Saphira setzte sich auf ihr Bett, stützte den Kopf mit beiden Händen auf und dachte darüber nach, wie es wohl sein würde, nächstes Jahr nicht mehr ihren Koffer für Hogwarts packen zu müssen. Sie würde nicht mehr in den vertrauten Zug steigen, so viel Süßigkeiten mit ihren Freunden essen bis ihr der Bauch weh tat, den Lehrern Streiche spielen oder durch die große Halle zum Ravenclaw-Tisch gehen. Ebenso wenig würde sie in ihrem Gemeinschaftsraum mit einem Buch auf dem Schoß einschlafen oder später durch den Wind, der so oft an den Fenstern des Turmes rüttelte, geweckt werden. Sie wusste, dass nach ihrem letzten Jahr in Hogwarts alles anders werden würde. Irgendwie musste sie sich dann entscheiden, was sie mit ihrem langen Leben anfangen würde. Auror werden, wie Elian, kam für die dunkelhaarige Hexe nicht in Frage.

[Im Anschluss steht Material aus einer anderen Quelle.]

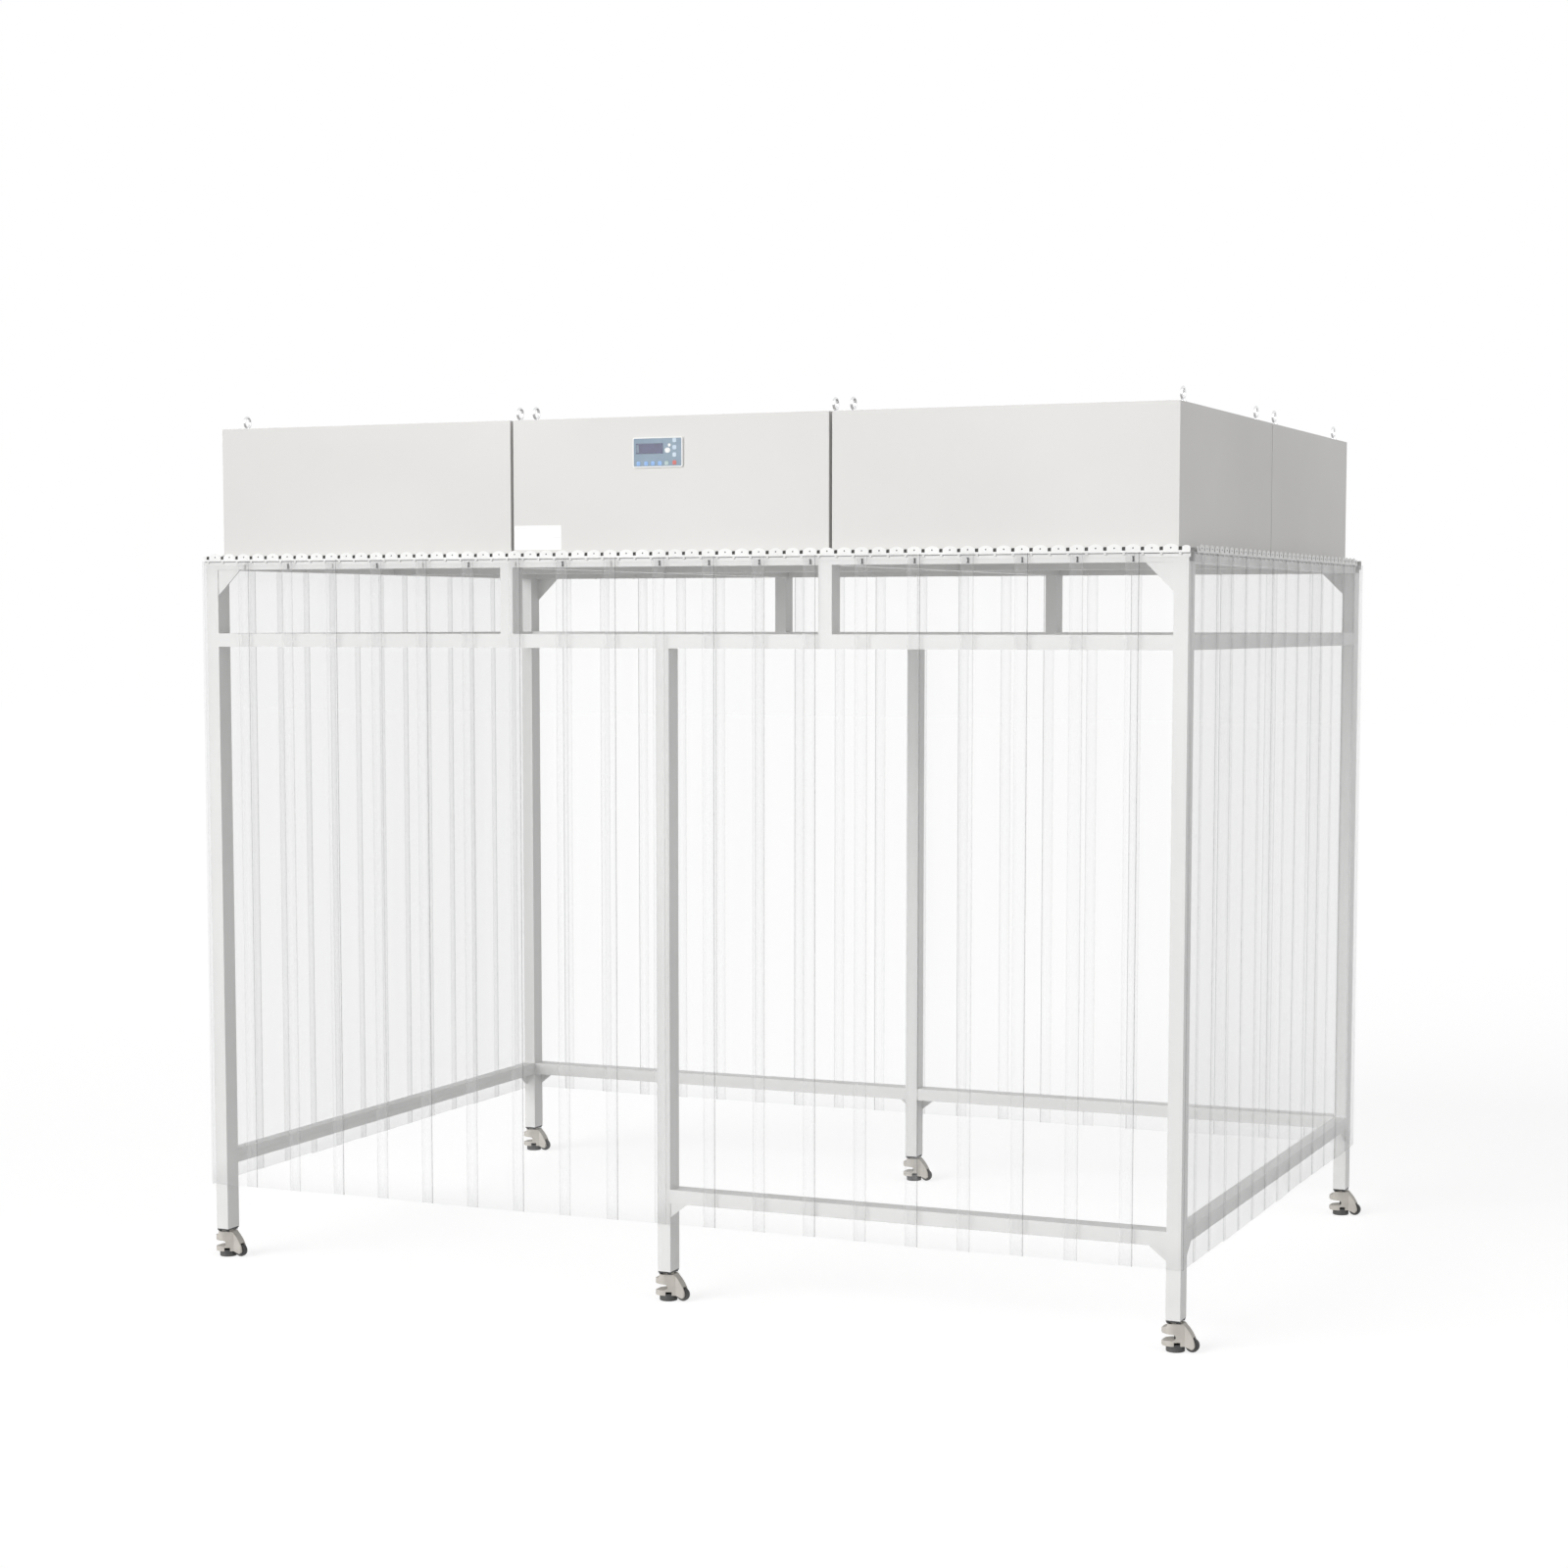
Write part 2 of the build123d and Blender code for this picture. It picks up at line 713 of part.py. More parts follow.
def write_frame():
    """Posts, rails, beams, studs and gussets."""
    for row, side in POST_PLACES:
        write(post(row, side), f"{row}_{side}_post")
    write(long_top_beams(), "front_and_back_top_beams")
    write(side_top_beams(), "side_top_beams")
    write(ceiling_beams(), "ceiling_beams")
    write(mid_rail("front"), "front_mid_rail")
    write(mid_rail("back"), "back_mid_rail")
    write(side_rails(mid_rail_height), "side_mid_rails")
    write(bottom_rail("front", tube_face / 2, frame_length / 2 - tube_face), "front_bottom_rail")
    write(back_bottom_rails(), "back_bottom_rails")
    write(side_rails(bottom_rail_height), "side_bottom_rails")
    write(header_studs(), "header_studs")
    write(upper_gussets(), "upper_gussets")
    write(lower_gussets(), "lower_gussets")


def write_curtains():
    """Hook rails and the four curtains."""
    write(hook_rails(LONG_SIDES), "front_and_back_hook_rails")
    write(hook_rails(("left", "right")), "side_hook_rails")
    for side in ("front", "back", "left", "right"):
        write(place_on(side) * strips(side), f"{side}_curtain")


def write_units():
    """The six units: casings and impellers as their own nodes, the rest as groups."""
    fan = impeller()
    shell = casing()
    for n, (x, y) in enumerate(unit_places()):
        row = "front" if n < module_columns else "back"
        side = SIDES[n % module_columns]
        write(Pos(x, y, beam_top) * shell, f"{row}_{side}_unit_casing")
        write(Pos(x, y, beam_top) * fan, f"{row}_{side}_fan_impeller")
    write(at_units(fan_motor), "fan_motors")
    write(at_units(filter_pack), "final_filters")
    write(at_units(inlet_cover), "inlet_covers")
    write(eye_bolts(), "lifting_eye_bolts")
    write(control_panel(), "control_panel")


os.makedirs("parts", exist_ok=True)
write_frame()
write_curtains()
write_units()
write_casters()
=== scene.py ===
from math import ceil, pi, radians, sin, tau
from random import Random

import bmesh
import bpy
from mathutils import Matrix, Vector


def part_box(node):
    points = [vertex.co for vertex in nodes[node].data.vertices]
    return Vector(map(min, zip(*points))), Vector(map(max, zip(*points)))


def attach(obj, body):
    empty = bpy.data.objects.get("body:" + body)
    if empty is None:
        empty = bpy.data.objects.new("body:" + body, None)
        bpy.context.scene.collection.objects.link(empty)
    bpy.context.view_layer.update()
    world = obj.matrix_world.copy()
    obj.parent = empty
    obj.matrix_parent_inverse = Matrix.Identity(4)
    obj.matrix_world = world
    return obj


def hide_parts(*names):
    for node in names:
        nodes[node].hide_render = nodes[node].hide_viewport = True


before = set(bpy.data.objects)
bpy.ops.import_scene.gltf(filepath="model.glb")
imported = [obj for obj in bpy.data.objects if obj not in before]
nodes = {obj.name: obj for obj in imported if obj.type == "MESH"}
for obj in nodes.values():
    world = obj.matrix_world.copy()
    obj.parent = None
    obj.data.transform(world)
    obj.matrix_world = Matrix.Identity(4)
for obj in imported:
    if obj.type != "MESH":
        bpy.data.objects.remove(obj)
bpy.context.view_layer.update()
scene = bpy.context.scene
mm = 0.001
print("frame loaded:", len(nodes), "nodes")

# Camera, floor and light

camera = {
    "place": (4.4466, -10.5735, 2.4115),
    "turn": 0.40944,
    "pitch": 0.08436,
    "lens": 67.477,
    "film": 36.0,
    "shiftX": 0.00614,
    "shiftY": 0.05565,
}
light = {
    "skyOnObject": 0.30,
    "suns": {
        "window_light": {
            "strength": 2.34, "size": radians(50), "height": radians(16), "fromLeft": radians(30),
        },
        "side_light": {
            "strength": 0.62, "size": radians(60), "height": radians(15), "fromLeft": radians(-75),
        },
    },
    "floorSize": 120.0,
    "floorShade": 0.46,
}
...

Auroren dachten nicht objektiv, sie handelten stets so, als hätte sich der Zaubereiminister mit seinen manipulierenden Floskeln in ihre Köpfe eingebrannt. Es waren keine selbstdenkenden Wesen mehr. Viel mehr bissige Hunde, die niemals hinterfragten, ob die Anordnungen, die sie bekommen hatten, auch rechtmäßig waren. Sie könnte Heilerin werden, so wie ihre Mutter, die ihre Patienten mit einer großen Hingabe pflegte, oder sie könnte bei Gringotts arbeiten. Wohl eher nicht, Kobolde waren unangenehme Zeitgenossen.